The caller continued to demand cash and telling Smith to drive to a Western Union.  Smith didn't believe the caller's claims, but she couldn't be sure until she found out her father was OK.

"I felt like I was in a movie and that it really wasn't happening to me. But then I kept thinking this has to be fake," Smith said.

She stayed on the line with the unknown man, repeating his demands and trying to make sense of his stories while her husband listened to the entire conversation and called the police.  Smith was afraid for her Dad, but something just didn't add up.  

"He said, 'Don't try calling your father either because my brother has his cell phone and will know. And he's going to go crazy and shoot your father," Smith said.

Those threats made her second guess herself but while she stayed on the phone, BSO deputies arrived at her house to listen to the call and try to find her father.

"Probably 100 percent of the time these phone calls are nothing more than a scam," said Lieutenant Brian Montgomery.

But since Smith's 70-year-old father was still not answering his phone, the game kept going for more than an hour, as she remained on the phone with the person threatening her father's life.

She even had to pretend she was going along with the plan by getting into her car and turning on the ignition. Then the man on the phone asked her to honk the horn and turn on the radio, just to prove she was actually leaving to go get the money."

Local 10 called the number that came up on her caller ID. A message saying the mailbox was full came up after a few rings.

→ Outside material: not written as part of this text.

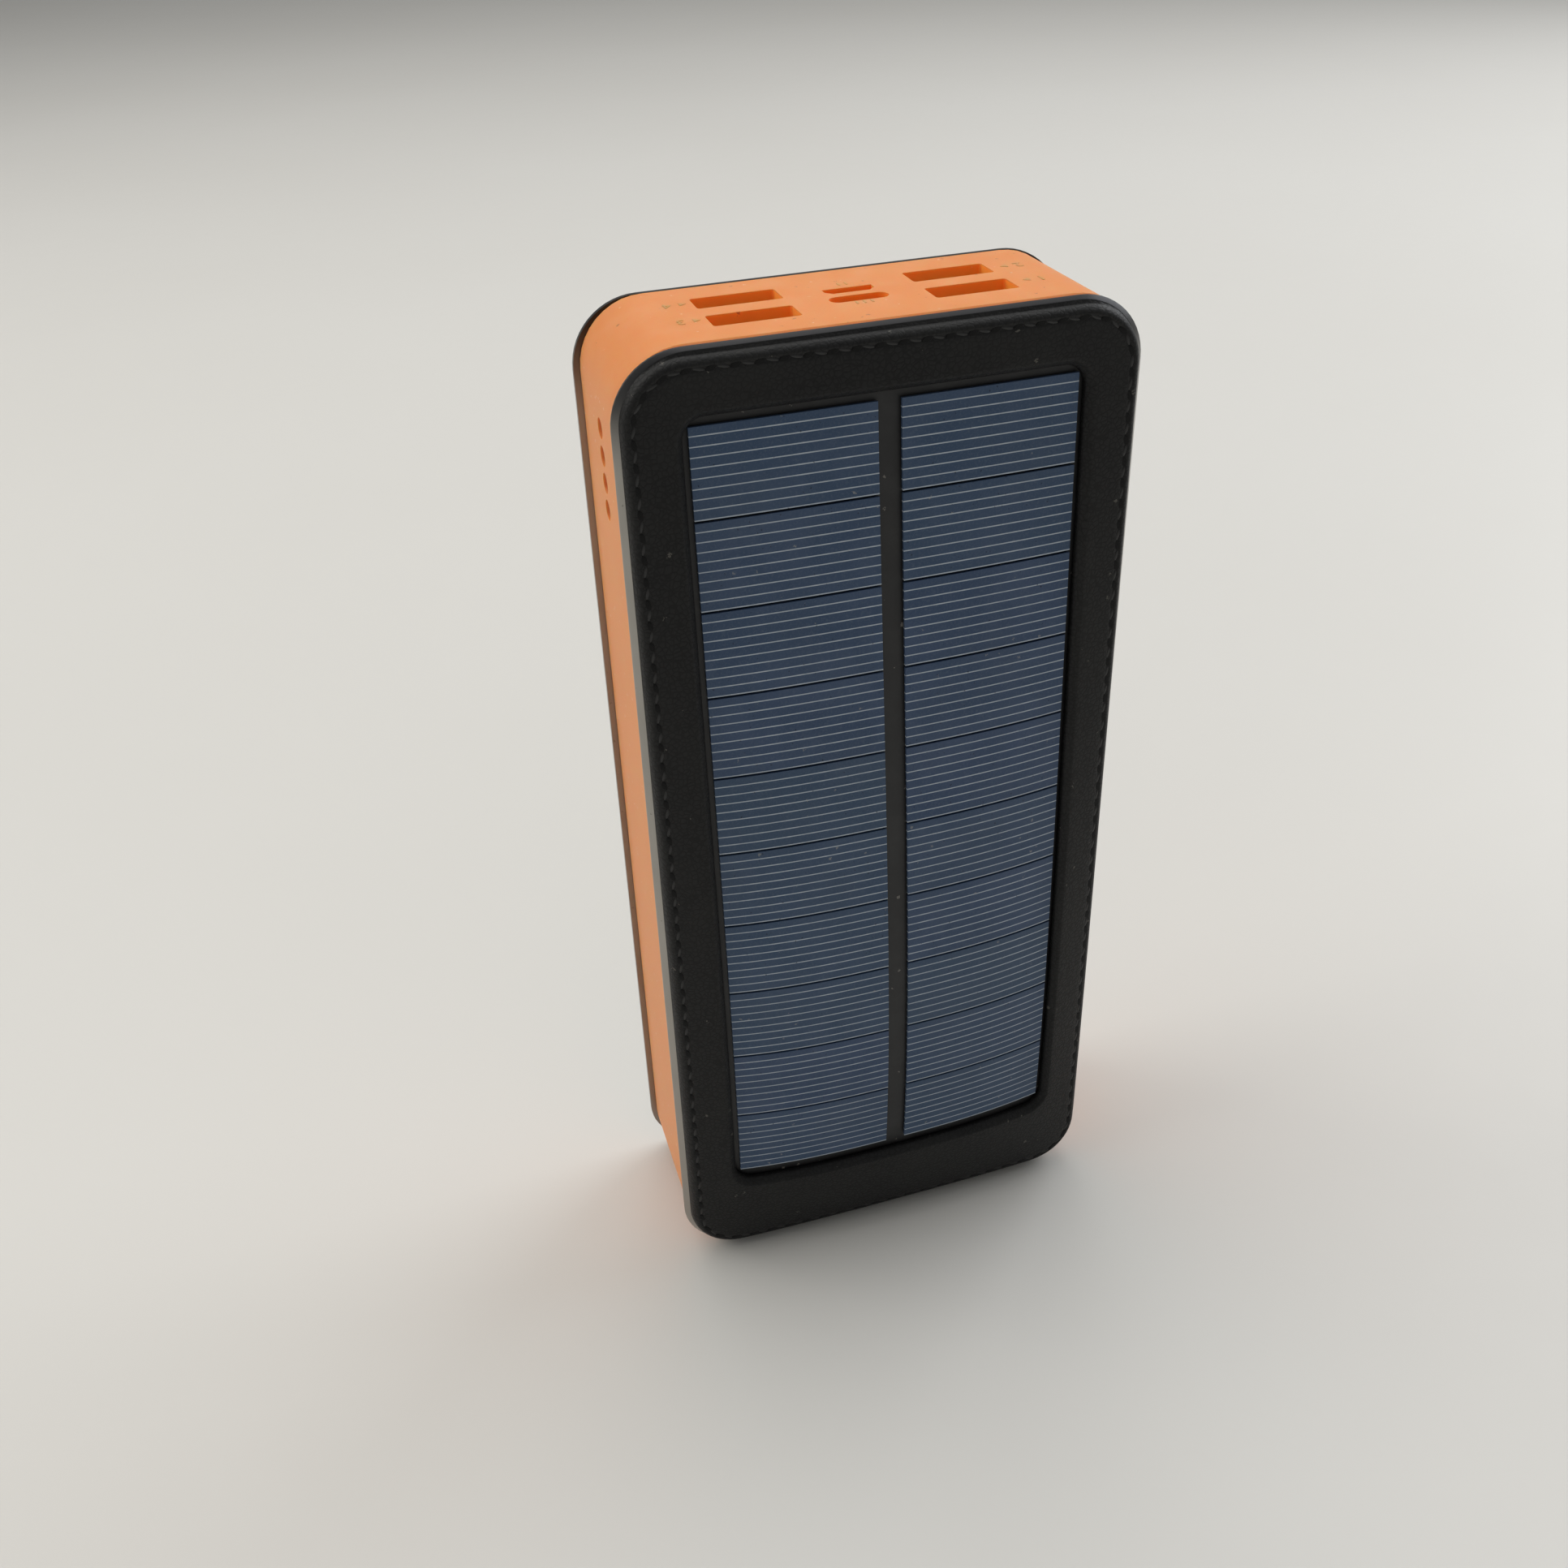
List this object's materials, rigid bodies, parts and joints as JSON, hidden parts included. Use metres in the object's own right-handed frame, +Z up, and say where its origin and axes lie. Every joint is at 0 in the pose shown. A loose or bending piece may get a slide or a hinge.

BSO says it probably came from a disposable, untraceable phone. But the chilling charade only ended when Smith's father was found safe in Hialeah.

"You don't know if you want to take the chance on not believing it because it could happen and that's the scary part and I think that's what they bank on," she says.

Smith posted her experience on her Facebook account and more than 40 others commented that they also experienced similar phone scams.

BSO reminds everyone to never give out your personal information over the phone, under any circumstance. And if a call ever seems even the slightest bit suspicious, call police.